Appeal from the Circuit Court of Cook County; the Hon. THOMAS E. KLUCZYNSKI, Judge, presiding. Affirmed in part; reversed in part and cause remanded.


This appeal is taken from a judgment on the pleadings entered in the Circuit Court of Cook County in favor of the defendants and against the plaintiff. Suit was brought on behalf of Terry Colligan, a minor, for personal injuries sustained by him when he was struck by an automobile driven by an allegedly intoxicated person. The trial court entered judgment on the theory that the plaintiff had failed to state a cause of action in his complaint.

The plaintiff's amended complaint is in two counts. The cause of action alleged in count one is based on the Illinois Dram Shop Act (Ill Rev Stats, c 43, § 135). It is alleged that the various defendants operated taverns on the far south side of Chicago at designated addresses. It is further alleged that on February 19, 1955 Henry C. Cousar and Virgil Young were sold or given liquors in these taverns and thereby became intoxicated, and as a result of such intoxication one of them, either Cousar or Young, while in a hopelessly intoxicated condition drove an automobile directly from one of the taverns across the Illinois state line and approximately 250 feet into the State of Indiana, where the said automobile hit 13-year-old Terry Colligan, seriously injuring him. Damages for the injuries are prayed.

Count two is a count in common law based on the same occurrence.
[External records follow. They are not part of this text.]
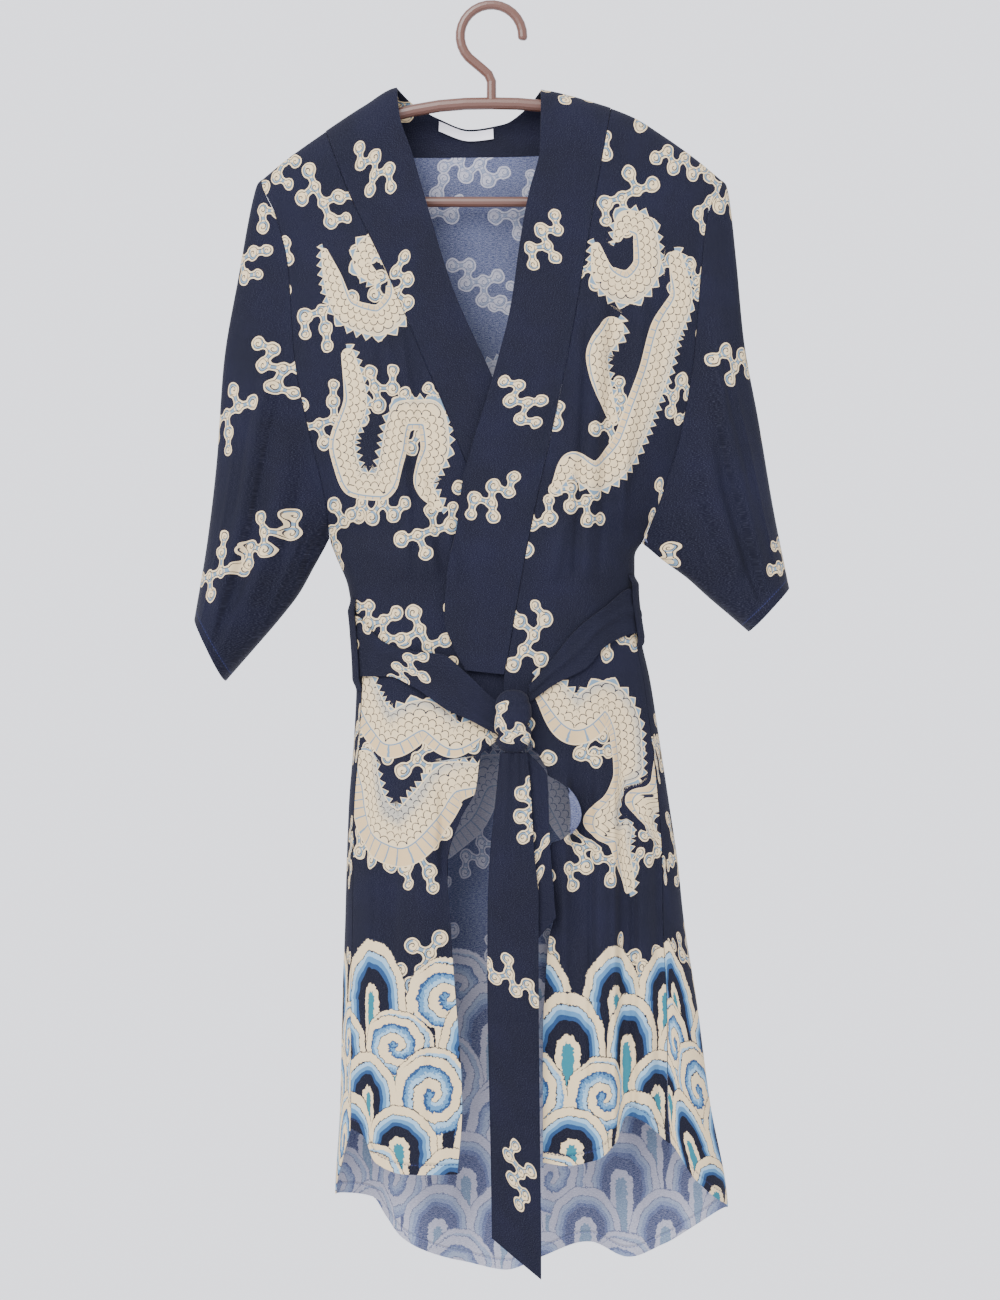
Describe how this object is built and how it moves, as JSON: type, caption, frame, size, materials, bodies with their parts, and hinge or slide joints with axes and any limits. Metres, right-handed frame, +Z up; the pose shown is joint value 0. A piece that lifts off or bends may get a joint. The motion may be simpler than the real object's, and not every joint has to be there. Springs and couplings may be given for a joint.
{
  "type": "kimono robe on hanger",
  "caption": "Cotton wrap robe with a high-low hem, a neck band and a tied belt, hung flat on a moulded hanger with a hook.",
  "frame": {"origin": "the seat at the inner top of the hanger's hook, where a rail carries it", "axes": "+Z up along the hang, -Y the robe's front, +X the wearer's left"},
  "size_m": [0.57, 0.1369, 1.2278],
  "materials": {
    "hanger_plastic": "moulded, brown, soft sheen",
    "robe_cloth": "printed plain-weave cotton, navy ground",
    "band_cloth": "doubled plain-weave cotton, navy ground",
    "belt_cloth": "doubled plain-weave cotton, navy ground",
    "label_cloth": "blank woven tape, off-white"
  },
  "bodies": {
    "root": {"hanger": "hanger_plastic", "back": "robe_cloth", "front_right": "robe_cloth", "front_left": "robe_cloth", "sleeve_right": "robe_cloth", "sleeve_left": "robe_cloth", "band_right": "band_cloth", "band_left": "band_cloth", "neck_label": "label_cloth", "belt": "belt_cloth", "belt_knot": "belt_cloth", "belt_tail_long": "belt_cloth", "belt_tail_short": "belt_cloth", "belt_loop_right": "belt_cloth", "belt_loop_left": "belt_cloth"}
  },
  "joints": []
}
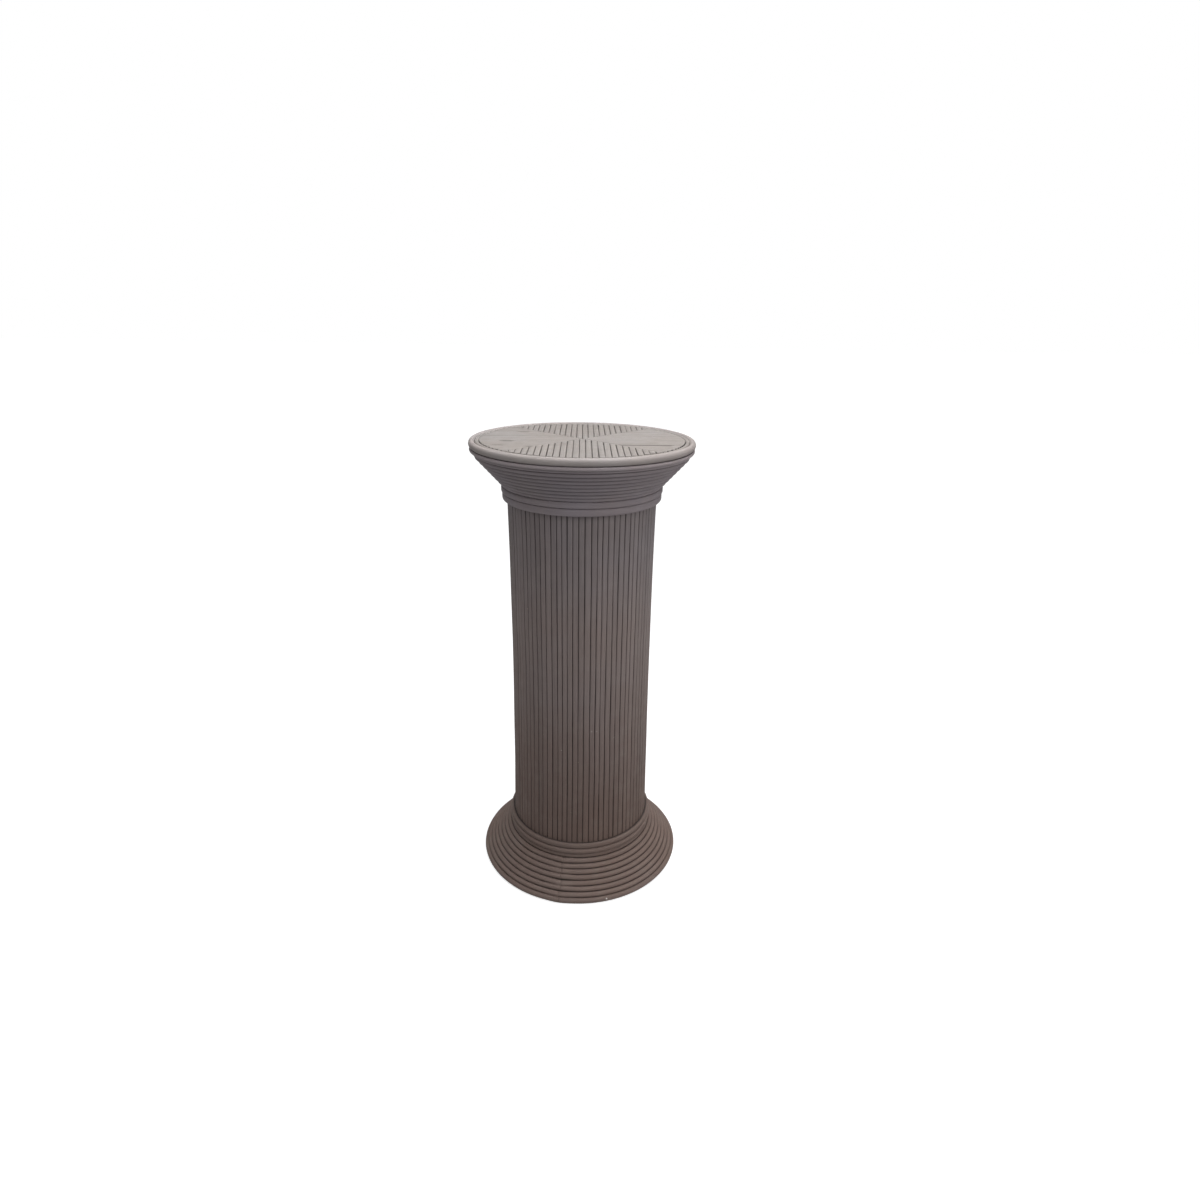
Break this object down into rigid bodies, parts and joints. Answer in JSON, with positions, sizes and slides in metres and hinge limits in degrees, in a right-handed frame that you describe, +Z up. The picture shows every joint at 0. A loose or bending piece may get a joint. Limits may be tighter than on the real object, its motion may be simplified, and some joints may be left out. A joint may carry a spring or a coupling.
{
  "type": "rattan column",
  "caption": "Painted rattan column pedestal: round shaft of upright reeds, flared base and capital of stacked reed rings, round top of mitred reed fields.",
  "frame": {"origin": "middle of the underside, where the column stands on the floor", "axes": "+Z up along the column's axis; the front faces -Y, and +X is to the right seen from the front"},
  "size_m": [0.3828, 0.3828, 0.811],
  "materials": {
    "shaft_paint": "matte grey-taupe paint on upright rattan reeds",
    "ring_paint": "matte grey-taupe paint on bent rattan reeds",
    "top_paint": "matte grey-taupe paint on flat-laid rattan reeds, a little worn"
  },
  "bodies": {
    "root": {"shaft": "shaft_paint", "base_neck_ring_1": "ring_paint", "base_neck_ring_2": "ring_paint", "base_ring_1": "ring_paint", "base_ring_2": "ring_paint", "base_ring_3": "ring_paint", "base_ring_4": "ring_paint", "base_ring_5": "ring_paint", "base_ring_6": "ring_paint", "base_ring_7": "ring_paint", "base_ring_8": "ring_paint", "base_ring_9": "ring_paint", "capital_neck_ring_1": "ring_paint", "capital_neck_ring_2": "ring_paint", "capital_ring_1": "ring_paint", "capital_ring_2": "ring_paint", "capital_ring_3": "ring_paint", "capital_ring_4": "ring_paint", "capital_ring_5": "ring_paint", "capital_ring_6": "ring_paint", "capital_ring_7": "ring_paint", "capital_ring_8": "ring_paint", "capital_closing_ring": "ring_paint", "capital_collar_ring": "ring_paint", "top_rim_ring": "top_paint", "top_border_ring": "top_paint", "top_reeds_front": "top_paint", "top_reeds_back": "top_paint", "top_reeds_left": "top_paint", "top_reeds_right": "top_paint"}
  },
  "joints": []
}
In that count, besides the allegations contained in count one, it is further alleged that various defendants sold or gave to Cousar and Young intoxicating beverages on their premises, and continued thereafter to sell or give to Cousar and Young intoxicating beverages after the said parties had become intoxicated, and that "said latter sales or gifts were made carelessly and negligently or wilfully and wantonly, contrary to and in violation of a certain statute of the State of Illinois then and there in full force and effect, known as Section 131 of Chapter 43, Illinois Revised Statutes, 1955, which provided and provides in part as follows:

"`No licensee nor any officer, associate, member, representative, agent or employee of such licensee shall sell, give or deliver alcoholic liquor to any . . . intoxicated person. . . .'"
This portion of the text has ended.